Morrison is also an adjunct at St. Louis Community College at Meramec and Wildwood as well as Fontbonne University.
“I’m satisfied with the way that I’ve been treated everywhere that I’ve taught,” she said. “I’ve been doing this for 21 to 25 years, so obviously I feel personally satisfied and content, otherwise I wouldn’t keep doing it.”
Kathleen Simmons, an adjunct in the psychology department at Webster’s Geneva, Switzerland campus, is in her second term as a visiting professor to Webster’s St. Louis campus. She said she is respected here as a visiting adjunct but does not receive the same level of respect as an adjunct in Geneva.
“I think that there is a distinct lack of recognition of faculty as a whole,” she said. “The kind of support and services that would help adjuncts do a better job of teaching are not provided. We don’t get sufficient support; we don’t have offices; we don’t have facilities to meet students. Being a squeaky wheel and complaining might find you with fewer courses and squeezed out.”
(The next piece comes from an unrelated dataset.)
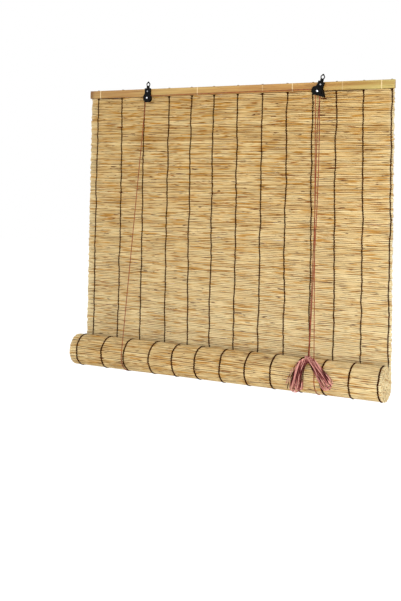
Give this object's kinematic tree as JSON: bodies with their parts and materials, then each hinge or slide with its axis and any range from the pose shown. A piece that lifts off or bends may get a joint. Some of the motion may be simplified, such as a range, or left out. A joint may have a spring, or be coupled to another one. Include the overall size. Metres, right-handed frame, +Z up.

She said she feels much freer to voice her concerns in St. Louis than in Geneva.
“If you want to challenge authority, you better be willing to risk it,” she said. “I would come here and understand that I wouldn’t risk anything professionally by challenging the authority, but it’s not the same in Geneva.”
Simmons said the university’s system is economically driven.
“If Webster wants to survive, it has to hire people without any benefits,” she said. “The regulations in each country will drive some of the rules on campus. For example, at the Thailand campus, you’re hired for a year even if you’re adjunct because it’s Thai law; you know you have job security for a year. You don’t have that same privilege in Switzerland because the rules are different.”
The task force’s recommendations apply to all of the university’s adjunct professors, not just those who teach on the St. Louis campus, Brasfield said. Aside from salary concerns, Brasfield said the committee also addressed the development needs of adjunct faculty as well as schedule management and class size.”